John Lipscomb, a member of the Riverkeeper organization that has been patrolling the canal for years, says coal tar has long been an issue for the waterway.
"This is the kiss of death for wildlife if they get in this stuff," he says.
Lipscomb says he has taken pictures of dead geese floating through the water coated in oil. He claims oil companies once used the canal as a dumping ground for hazardous containments.
Lipscomb says the problem in the Gowanus Canal is twofold. Not only is the waterway desecrated with oil, but also with sewage.
"To make this waterbody healthy again, safe for human contact, safe for wildlife, we're going to have to deal with both," he says.
He and Carol Knudson, a research assistant at the Lamont-Doherty Earth Observatory of Columbia University, have been sampling the water for fecal contamination.

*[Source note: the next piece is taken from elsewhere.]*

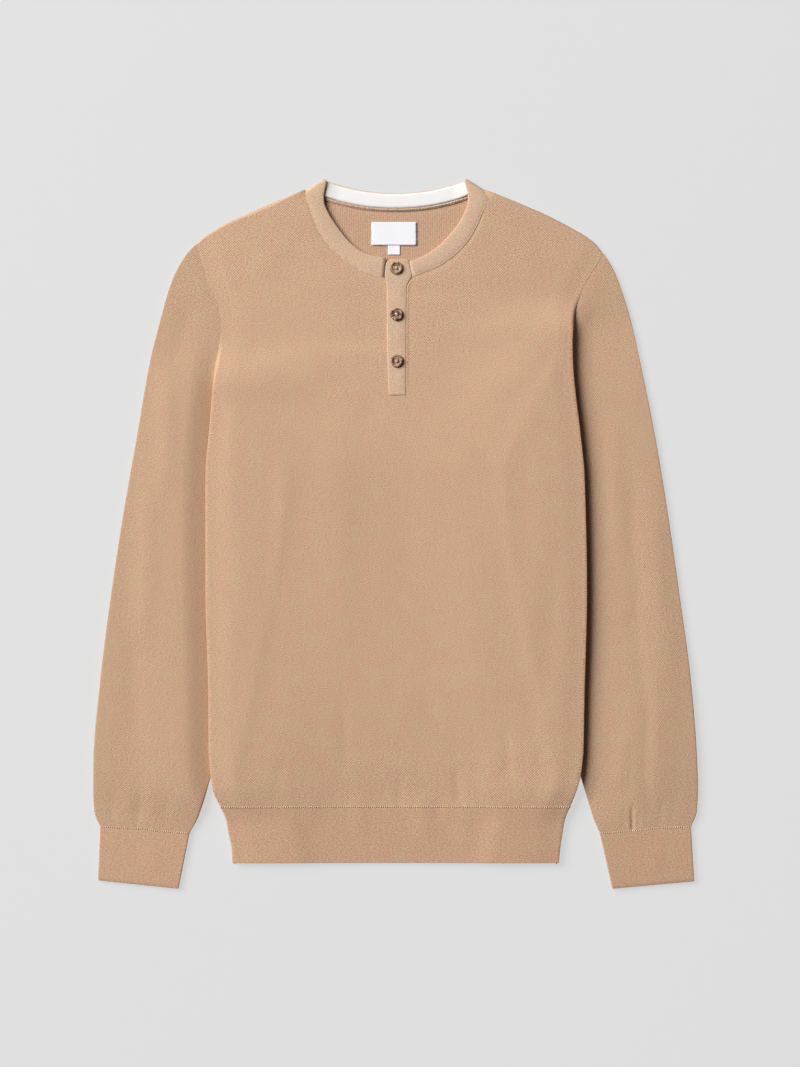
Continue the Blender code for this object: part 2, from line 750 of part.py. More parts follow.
def cut(item, cutter_mesh, name):
    """Take a hidden cutter away from an object."""
    cutter = add_object(name, cutter_mesh, item.data.materials[0])
    cutter.hide_render = True
    cutter.display_type = "WIRE"
    boolean = item.modifiers.new(name, "BOOLEAN")
    boolean.operation = "DIFFERENCE"
    boolean.solver = "EXACT"
    boolean.object = cutter
    return cutter


def slot_cutter():
    """The block that opens the front panel behind the placket."""
    cutter = bmesh.new()
    bmesh.ops.create_cube(cutter, size=1)
    for vertex in cutter.verts:
        vertex.co = (blend(SLOT.left, SLOT.right, vertex.co.x + 0.5) * MM,
                     blend(SLOT.bottom, SLOT.top, vertex.co.y + 0.5) * MM,
                     vertex.co.z * SLOT_CUTTER_HEIGHT * MM)
    return cutter


def button(name, centre, bottom, material):
    """A turned button with a sunken middle and four thread holes."""
    disc = bmesh.new()
    points = [disc.verts.new((radius * BUTTON_RADIUS * MM, 0, height * BUTTON_HEIGHT * MM))
              for radius, height in BUTTON_PROFILE]
    edges = [disc.edges.new(pair) for pair in zip(points, points[1:])]
    bmesh.ops.spin(disc, geom=points + edges, axis=(0, 0, 1), cent=(0, 0, 0), angle=math.tau,
                   steps=BUTTON_STEPS)
    bmesh.ops.remove_doubles(disc, verts=disc.verts, dist=1e-6)
    bmesh.ops.recalc_face_normals(disc, faces=disc.faces)
    item = add_object(name, disc, material)
    item.location = (centre[0] * MM, centre[1] * MM, bottom * MM)
    holes = bmesh.new()
    for right, up in ((-1, -1), (-1, 1), (1, -1), (1, 1)):
        made = bmesh.ops.create_cone(holes, cap_ends=True, segments=HOLE_STEPS,
                                     radius1=BUTTON_HOLE_RADIUS * MM, radius2=BUTTON_HOLE_RADIUS * MM,
                                     depth=4 * BUTTON_HEIGHT * MM)
        bmesh.ops.translate(holes, verts=made["verts"],
                            vec=(right * BUTTON_HOLE_OFFSET * MM, up * BUTTON_HOLE_OFFSET * MM, 0))
    cut(item, holes, name + "_holes").location = item.location


def main():
    for item in list(bpy.data.objects):
        bpy.data.objects.remove(item)

    knit = principled("knit_camel", (0.60, 0.40, 0.27), 0.9)
    rib = principled("band_knit_camel", (0.56, 0.37, 0.25), 0.9)
    white = principled("white_tape", (0.80, 0.79, 0.80), 0.8)
    horn = principled("horn_button", (0.16, 0.08, 0.04), 0.3)

    front = cloth("front", body_panel(FRONT, front_neckline(), SHOULDER_TURN), WALL, knit)
    cut(front, slot_cutter(), "placket_slot")
    cloth("back", body_panel(BACK, back_neckline(), LEAST_TURN), WALL, knit)
    cloth("hem_band_front", hem_panel(FRONT, front_neckline()), WALL, rib)
    cloth("hem_band_back", hem_panel(BACK, back_neckline()), WALL, rib)

    for side, wearer in ((LEFT, "right"), (RIGHT, "left")):
        place, across = sleeve_places(side)
        mirrored = side is RIGHT
        beneath = across[:UNDERSIDE_STEPS] + across[UNDERSIDE_STEPS::UNDERSIDE_SKIP]
        cloth("sleeve_" + wearer, tube_rows(place, across, beneath, SLEEVE_LEVELS), WALL, knit,
              closed=True, flip=mirrored)
        even = [step / CUFF_STEPS for step in range(1, CUFF_STEPS)]
        cuff = tube_rows(cuff_places(side), even, even, CUFF_LEVELS, -2 * SEAM_HALF_GAP)
        cloth("cuff_" + wearer, cuff, WALL, rib, closed=True, flip=mirrored)

    cloth("neckband", neckband_rows(), BAND_WALL, rib)
    cloth("neck_tape", tape_rows(), TAPE_WALL, white)

    front_face = WALL + LAYER + AIR
    patch("placket_under", PLACKET_UNDER, front_face - WALL, WALL, rib)
    patch("placket_top", PLACKET_TOP, front_face + GAP, WALL, rib, corner=PLACKET_CORNER)
    patch("label", LABEL, WALL + GAP, LABEL_WALL, white)
    patch("size_tag", SIZE_TAG, WALL + GAP, LABEL_WALL, white)
    for number, centre in enumerate(BUTTON_CENTRES, 1):
        button(f"button_{number}", centre, front_face + WALL + 2 * GAP, horn)


main()
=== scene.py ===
"""Looks of a long-sleeved henley sweater in camel birdseye knit, laid flat with its sides turned under.

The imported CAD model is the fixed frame, and every piece here stands for one of its nodes, or lies on one.
Frame: +X to the viewer's right, +Y towards the neck, +Z up, lying on z = 0.
Sizes are millimetres in all classes, and MM turns them into metres when a mesh is made.
"""

import logging
import math
from collections.abc import Callable, Sequence
from dataclasses import dataclass, field
from enum import Enum

import bmesh
import bpy
import numpy as np
from bmesh.types import BMesh
from bpy.types import Material, Node, NodeTree, Object
from mathutils import Matrix, Vector


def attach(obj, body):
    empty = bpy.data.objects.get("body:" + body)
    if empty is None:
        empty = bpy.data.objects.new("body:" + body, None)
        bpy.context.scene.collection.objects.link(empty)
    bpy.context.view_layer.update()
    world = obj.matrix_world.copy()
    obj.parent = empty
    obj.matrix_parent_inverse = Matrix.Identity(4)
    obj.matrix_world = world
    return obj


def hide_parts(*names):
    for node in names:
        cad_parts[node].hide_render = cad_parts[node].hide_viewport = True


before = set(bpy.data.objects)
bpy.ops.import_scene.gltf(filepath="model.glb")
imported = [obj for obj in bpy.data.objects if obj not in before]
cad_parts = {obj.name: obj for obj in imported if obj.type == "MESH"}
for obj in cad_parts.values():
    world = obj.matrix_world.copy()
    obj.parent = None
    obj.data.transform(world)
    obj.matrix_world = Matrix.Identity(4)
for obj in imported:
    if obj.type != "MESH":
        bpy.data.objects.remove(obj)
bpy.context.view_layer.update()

MM = 0.001
BODY_NAME = "root"
LOG = logging.getLogger("sweater")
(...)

"This station has failed 58 percent of the time, so the Gowanus is in trouble," Knudson says.
The Environmental Protection Agency has begun looking at the canal to determine how it can help.
Lipscomb says the city is slowing the process down by trying to attain private property to build a giant sewage tank when there's readily available public land nearby.
"We want this done, the community wants this done," he says. "If wildlife could speak, it would say 'please get this done.'"
News 12 reached out to the Department of Environmental Protection but has not yet heard back.